Worcestershire County Council has said future transport policy will be based around the fact that “most people” travel into Worcester by car.
The city’s two existing park and ride sites in Perdiswell and Sixways will continue to operate for the time being, but the council has refused to give any long-term guarantee on their future.
New figures show neither site is attracting support from the public and both are making a loss.
The announcement is a striking turnaround. In recent years the council had suggested more park and rides should be created at strategic points around the city such as St John’s, the Ketch roundabout in St Peter’s, Claines, Lower Broadheath, Whittington and possibly Norton.
When the council originally outlined ambitious park and ride plans in 2009 it labelled the scheme a “real vision”, with previous transport chief Councillor Derek Prodger saying it was a “radical” attempt to get the city moving.
He even went as far as suggesting congestion charging would be a possibility unless more people use public transport – insisting “we have to get people out of their cars” and that a “comprehensive” park and ride package was part of that.

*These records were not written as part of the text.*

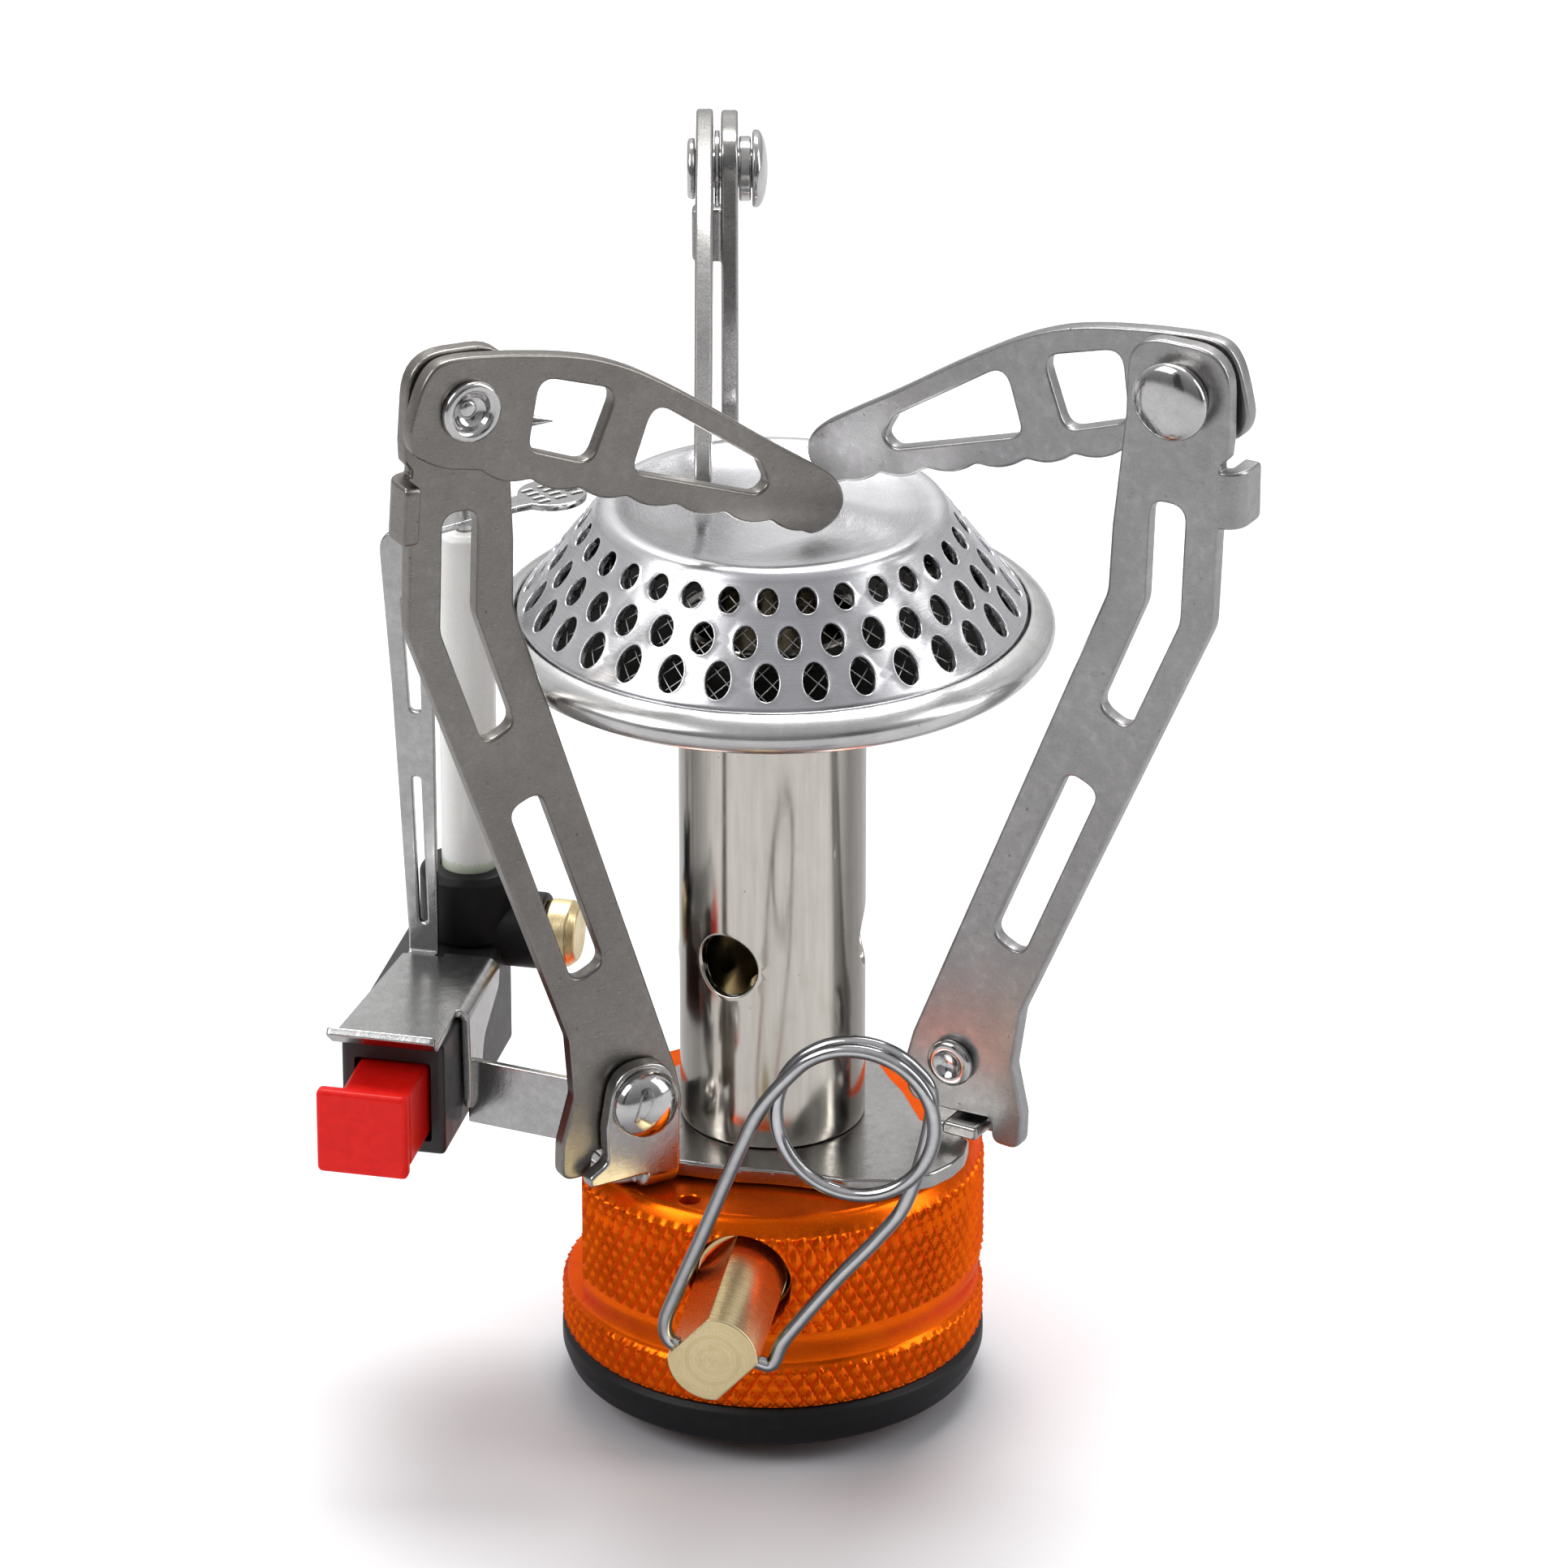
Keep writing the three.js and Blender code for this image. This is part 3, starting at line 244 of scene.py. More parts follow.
# ------------------------------------------------------------------ 3-D builders
def lathe(prof, seg=96, closed=False, fn=None):
    """Revolved solid about Z; prof is a list of (radius, z). fn(theta, index) may change a ring's radius."""
    V, F, rows = [], [], []
    th = np.arange(seg) * 2 * math.pi / seg
    for j, (r, z) in enumerate(prof):
        if r < 1e-6:
            rows.append([len(V)])
            V.append((0, 0, z))
        else:
            rr = np.full(seg, r) if fn is None else fn(th, j)
            rows.append(list(range(len(V), len(V) + seg)))
            V += list(zip(rr * np.cos(th), rr * np.sin(th), np.full(seg, z)))
    pairs = list(zip(rows[:-1], rows[1:])) + ([(rows[-1], rows[0])] if closed else [])
    for a, b in pairs:
        for i in range(seg):
            k = (i + 1) % seg
            if len(a) == 1 and len(b) == 1:
                continue
            if len(a) == 1:
                F.append((a[0], b[k], b[i]))
            elif len(b) == 1:
                F.append((a[i], a[k], b[0]))
            else:
                F.append((a[i], a[k], b[k], b[i]))
    return np.array(V, float), F, [0] * len(F)

def prof(pts, closed=False, seg=4, guard=0.04):
    return [tuple(q) for q in fillet(pts, seg, closed, guard)]

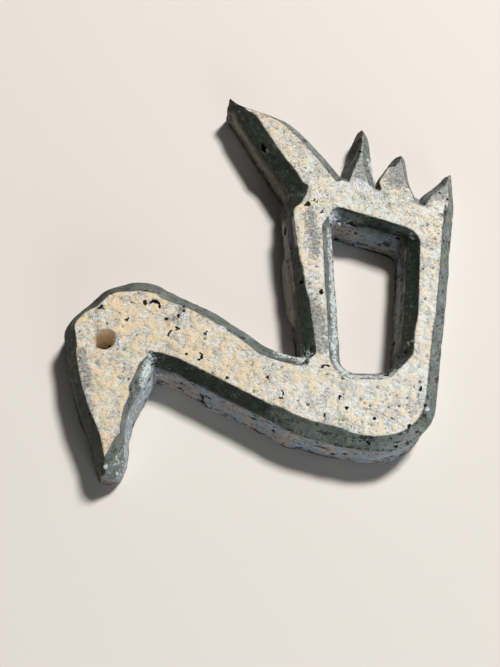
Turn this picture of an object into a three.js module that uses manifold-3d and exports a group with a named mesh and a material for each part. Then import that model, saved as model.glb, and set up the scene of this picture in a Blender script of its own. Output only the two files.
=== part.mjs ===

But Councillor Simon Geraghty, the county’s deputy leader and the cabinet member responsible for infrastructure, said: “Worcester is too small to make that type of system work.
“We’ve got no plans for any more park and rides, they are expensive to build but also to run.
“We’ve got a balanced transport plan which recognises most people come into the city via car - this is a rural county and we’ve got to recognise that.
“We must take a balanced view and cater for everyone.” Coun Geraghty said the existing transport plans for Worcester are based around a £14.2m fund from the Government.
The Worcester Transport Strategy includes:
:: New cycle lanes across the city
:: ‘Real time’ electronic information boards at bus stops
:: Revamp of Foregate Street railway station - including new lighting, signs, modernised ticket machines and the canopy.
:: Improvements to Whittington island
:: Enlarged Ketch roundabout in St Peter’s
The total fund for phase one is £19.6 million, including £5.4m from the county council, and includes better footpaths.
As an aside to the spending, the council wants to improve the A4440 Southern Link Road and is trying to pull in cash from private developers to part-dual it.
Existing bus lanes such as in Newtown Road and Bromyard Road will remain, but no more bus lanes are planned for the time being.
The Newtown Road bus lane has proved very controversial with local people angry at the destruction of mature oak trees which were felled to make way for it.